■ Data section ■
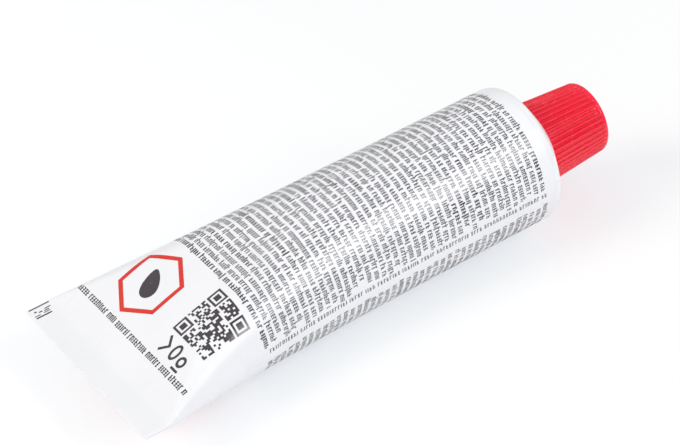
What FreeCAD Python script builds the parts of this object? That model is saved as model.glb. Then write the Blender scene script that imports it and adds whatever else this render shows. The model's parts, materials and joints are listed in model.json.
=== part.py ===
import FreeCAD, Part
import Sketcher
import math
import os

# A soft 20 g tube of hardener paste with a red screw cap, lying as it comes to rest.
# Every piece is drawn in the tube's own frame: X along the tube's axis towards the cap, Z square to the flat
# tail, and the origin on the axis in the plane of the shoulder's rim. At the end all the pieces get one
# placement, which lays the tube on the floor with its tail a little down.

PARTS = "parts"

SIZES = {
    # The soft sleeve, from the shoulder's rim to the cut end of the tail.
    "sleeve_radius": 9.5,
    "sleeve_length": 66.4,
    "taper_length": 49.3,      # from the weld to where the sleeve is fully round
    "fullness": 2.7,           # how fast it swells from the weld: 1 is a straight wedge
    "film_thickness": 0.3,
    "weld_length": 3.5,
    "crease_flat": 0.05,       # half of the narrow flat left along the top and the belly where it is round
    # The moulded head: shoulder, seat, neck and mouth.
    "sleeve_setback": 0.8,     # from the shoulder's rim back to the sleeve's cut edge
    "head_depth": 2.0,         # how far the head reaches into the sleeve
    "sleeve_step": 0.08,       # the sleeve stands proud of the head by this much
    "rim_round": 0.8,
    "shoulder_height": 2.1,
    "seat_margin": 0.25,       # the flat seat shows this far outside the cap
    "neck_radius": 3.25,
    "neck_length": 7.6,
    "neck_chamfer": 0.3,
    "mouth_radius": 1.5,
    "mouth_depth": 6.0,
    # The screw cap.
    "cap_mouth_radius": 5.69,
    "cap_crown_radius": 5.0,
    "crown_thickness": 1.2,
    "crown_round": 0.5,
    "thread_room": 0.7,        # between the neck's core and the cap's bore, where the two threads run
    "bore_chamfer": 0.35,
    "flute_count": 44,
    "flute_width": 0.56,       # between two crests, at the flute's rim
    "flute_floor": 0.36,
    "flute_depth": 0.2,
    # The sealing disc in the crown, and the gaps left between faces that meet.
    "seal_thickness": 0.8,
    "seal_play": 0.2,
    "seat_gap": 0.1,
    "face_gap": 0.05,
    # How it lies: the tail's droop in degrees, and how much the belly is pressed flat.
    "rest_tilt": 3.2,
    "belly_press": 0.2,
}

# Cross-sections drawn along the taper, and how much closer together they come towards the weld.
SECTION_COUNT = 22
SECTION_CROWDING = 0.8

# The flute's cutter reaches this many flute depths up from the flute's floor.
FLUTE_REACH = 1.5

# Places along X and radii that more than one piece uses.
SEAT_X = "Sizes.shoulder_height"
LIP_X = f"({SEAT_X} + Sizes.neck_length)"
CAP_MOUTH_X = f"({SEAT_X} + Sizes.seat_gap)"
SEAL_X = f"({LIP_X} + Sizes.face_gap)"
CROWN_INNER_X = f"({SEAL_X} + Sizes.seal_thickness + Sizes.face_gap)"
CROWN_X = f"({CROWN_INNER_X} + Sizes.crown_thickness)"
CAP_BORE = "(Sizes.neck_radius + Sizes.thread_room)"
HEAD_RADIUS = "(Sizes.sleeve_radius - Sizes.sleeve_step)"
WELD_X = "(Sizes.weld_length - Sizes.sleeve_length)"

doc = FreeCAD.newDocument("hardener_tube")


def fill_sheet():
    """Write the driving sizes into the spreadsheet, one named cell each."""
    sheet = doc.addObject("Spreadsheet::Sheet", "Sizes")
    for row, (name, value) in enumerate(SIZES.items(), start=1):
        sheet.set(f"A{row}", name)
        sheet.set(f"B{row}", str(value))
        sheet.setAlias(f"B{row}", name)
    doc.recompute()
    return sheet


def value_of(expression):
    """The number that an expression on the sheet's sizes comes to."""
    return float(sheet.evalExpression(expression))


def origin_plane(body, role):
    """One of the body's own origin planes or axes."""
    for feature in body.Origin.OriginFeatures:
        if feature.Role == role:
            return feature
    raise ValueError(role)


def new_body(label):
    body = doc.addObject("PartDesign::Body", label)
    body.Label = label
    return body


def new_sketch(body, name, role, offset="0"):
    """A sketch on one of the body's origin planes, moved along the plane's normal."""
    sketch = body.newObject("Sketcher::SketchObject", name)
    sketch.AttachmentSupport = (origin_plane(body, role), "")
    sketch.MapMode = "FlatFace"
    sketch.setExpression("AttachmentOffset.Base.z", offset)
    return sketch


def place_point(sketch, edge, end, axis, expression):
    """Hold one end of an edge at a distance from the sketch's origin along X or Y."""
    index = sketch.addConstraint(
        Sketcher.Constraint(f"Distance{axis}", -1, 1, edge, end, value_of(expression)))
    sketch.setExpression(f"Constraints[{index}]", expression)


def round_corner(sketch, edge, radius):
    """Round the corner where an edge starts, and give the point that stays where the sharp corner was."""
    sketch.fillet(edge, 1, value_of(radius), True, True)
    arc = sketch.GeometryCount - 2
    index = sketch.addConstraint(Sketcher.Constraint("Radius", arc, value_of(radius)))
    sketch.setExpression(f"Constraints[{index}]", radius)
    return arc + 1


def draw_profile(sketch, corners, rounds=None):
    """A closed outline; each corner is a pair of expressions, "0" lies on the axis, and rounds gives radii."""
    points = [FreeCAD.Vector(value_of(x), value_of(y), 0) for x, y in corners]
    for start, end in zip(points, points[1:] + points[:1]):
        sketch.addGeometry(Part.LineSegment(start, end))
    for edge in range(len(corners)):
        before = (edge - 1) % len(corners)
        sketch.addConstraint(Sketcher.Constraint("Coincident", before, 2, edge, 1))
    held = list(range(len(corners)))
    for edge, radius in (rounds or {}).items():
        held[edge] = round_corner(sketch, edge, radius)
    for item, (x, y) in zip(held, corners):
        place_point(sketch, item, 1, "X", x)
        if y == "0":
            sketch.addConstraint(Sketcher.Constraint("PointOnObject", item, 1, -1))
        else:
            place_point(sketch, item, 1, "Y", y)


def revolve(body, name, corners, rounds):
    """Turn a profile of distances along X and radii about the tube's axis."""
    sketch = new_sketch(body, f"{name}_profile", "XY_Plane")
    draw_profile(sketch, corners, rounds)
    solid = body.newObject("PartDesign::Revolution", name)
    solid.Profile = sketch
    solid.ReferenceAxis = (sketch, ["H_Axis"])
    solid.Angle = 360
    doc.recompute()
    return solid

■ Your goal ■
Of the lines in the data above, how many contain the word "parts"? Give only that figure.

■ Answer in full ■
2